What is interesting to me about the way Tolkien represents heroism (in Frodo's case) is that here we have a failed, "modern" hero who nonetheless is, as you point out, given the traditional accolades in the end.  The literary parallels and contrasts are quite interesting here.  I am painting with an extremely broad brush, so I'll sweep over finer details and make some hasty generalizations. :-)

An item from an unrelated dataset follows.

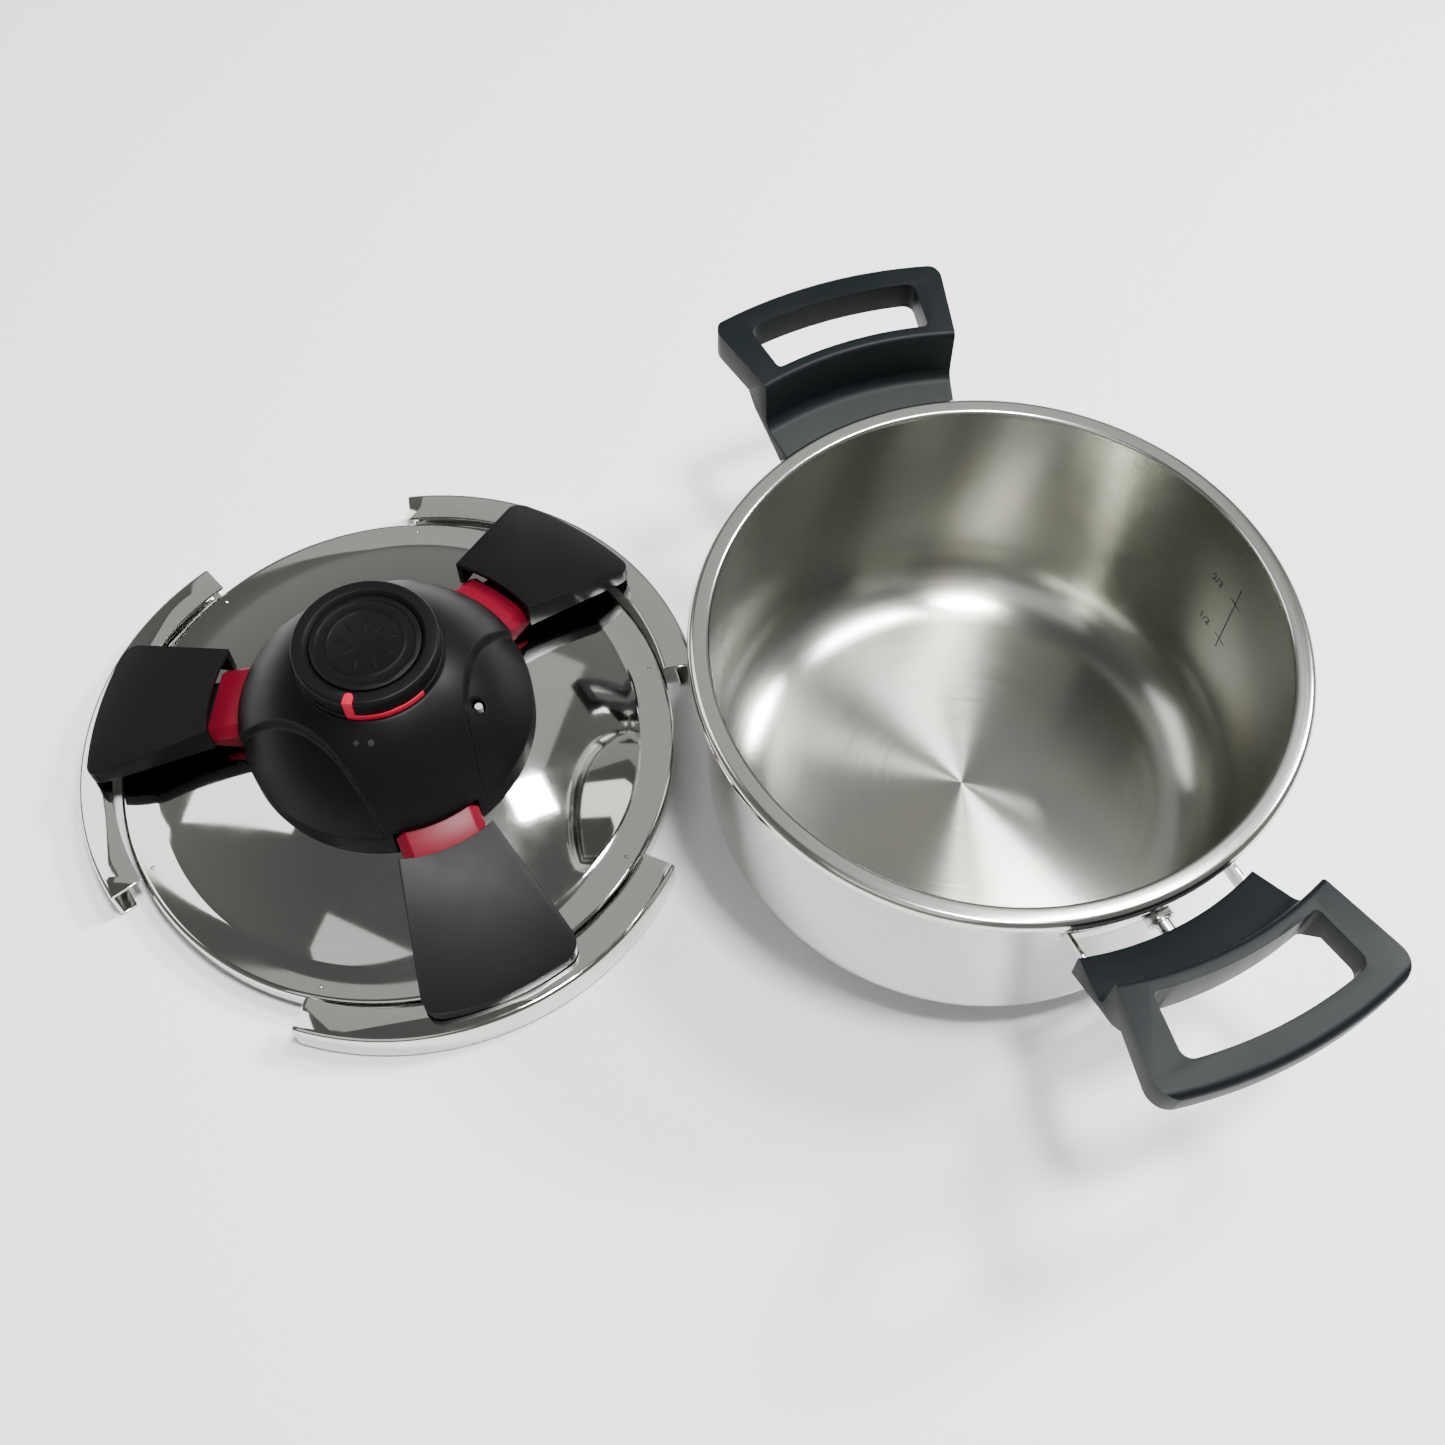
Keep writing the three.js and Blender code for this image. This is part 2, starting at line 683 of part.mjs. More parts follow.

Among Tolkien's contemporaries there were the different camps on the theme of heroism:  on the one hand, there were those who brought heroism into question or who saw the War and the cultural decline accompanying it as signs of the decay of Western civilization (I think of the World War I poets here, and the early T.S. Eliot, for example), and then on the other there were those who retreated into a kind of recreated mythic heroism (think of T.E. Lawrence's heroic self-representation in Seven Pillars of Wisdom).  Tolkien, it seems, stands somewhere between the two extremes, though he reinvents the modernist's critique of the hero and sets him alongside Aragon, the Lawrence of Arabia hero with a destiny he is living out.  By making Frodo a hero despite his failure, Tolkien is in line with some of the other writers of the first half of the twentieth-century who saw the hero as an Everyman faced with adversity.  Like Sam says in "The Stairs of Cirith Ungol," the hero is really the ordinary Joe who winds up in extraordinary circumstances, but then goes home to dinner after his deeds are accomplished.  This is a very twentieth-century kind of hero, like James Joyce's ordinary heroes.